I think that is more of a guy thing, where they believe that if they have lots of ‘stuff’ on their charts they will seem more knowledgeable. Just applying a simple trend line can be very profitable, and, more importantly, consistently profitable. So simplicity does it for me.
Do you have a favourite trading rule?
It’s more of a philosophy, but “The trend is your friend” really says it all to me. Therefore my rules allow me to determine the short-, medium and long-term trends to ensure I always trade with the trend.
Ed Seykota says, “Everybody gets what they want from the markets.” What does Tanya Manwaring get from the markets?
I don’t just get a financial education. More importantly, I get an emotional education. Keeping your emotions in check when everything is going haywire is a skill that takes time to perfect. Being pushed outside my comfort zone is a good feeling (albeit a bit scary at times) but I am inching closer and closer to becoming the trader I want to be.
How has trading affected your lifestyle?
Trading is starting to provide some choices and flexibility in our lives. I love being with the kids and while it is likely to get busier in the short term, I think it is very important to keep something for yourself while being a full-time mum (or dad). I treat my study like a part-time job and get great support and help from hubby and family to help me achieve my goals.
What does the future hold for Tanya Manwaring?
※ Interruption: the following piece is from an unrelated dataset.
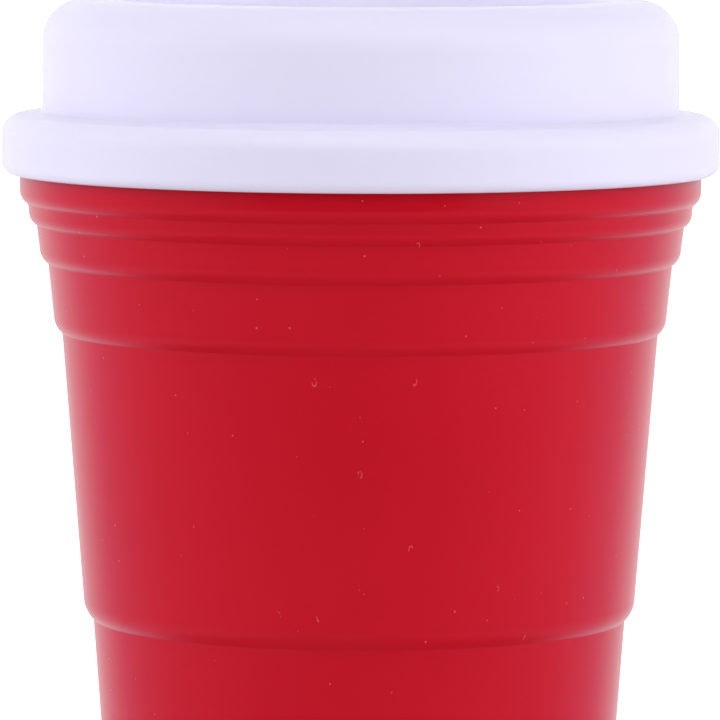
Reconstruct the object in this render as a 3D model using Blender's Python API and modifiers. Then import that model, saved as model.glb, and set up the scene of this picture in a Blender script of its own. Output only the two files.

When our new baby arrives there will be a lot of sleepless nights, so I will probably defer my studies (and trading) for at least a few months, which again is the beauty of being a trader. Nobody makes wise trading decisions on two hours’ sleep! I would like to study for at least the next couple of years and am looking forward to developing my skills and putting more of my trading plans in action over that period. I don’t believe in learning how to be a trader in one weekend. I expect becoming a good trader will take some time; and I am looking forward to every stage of the journey.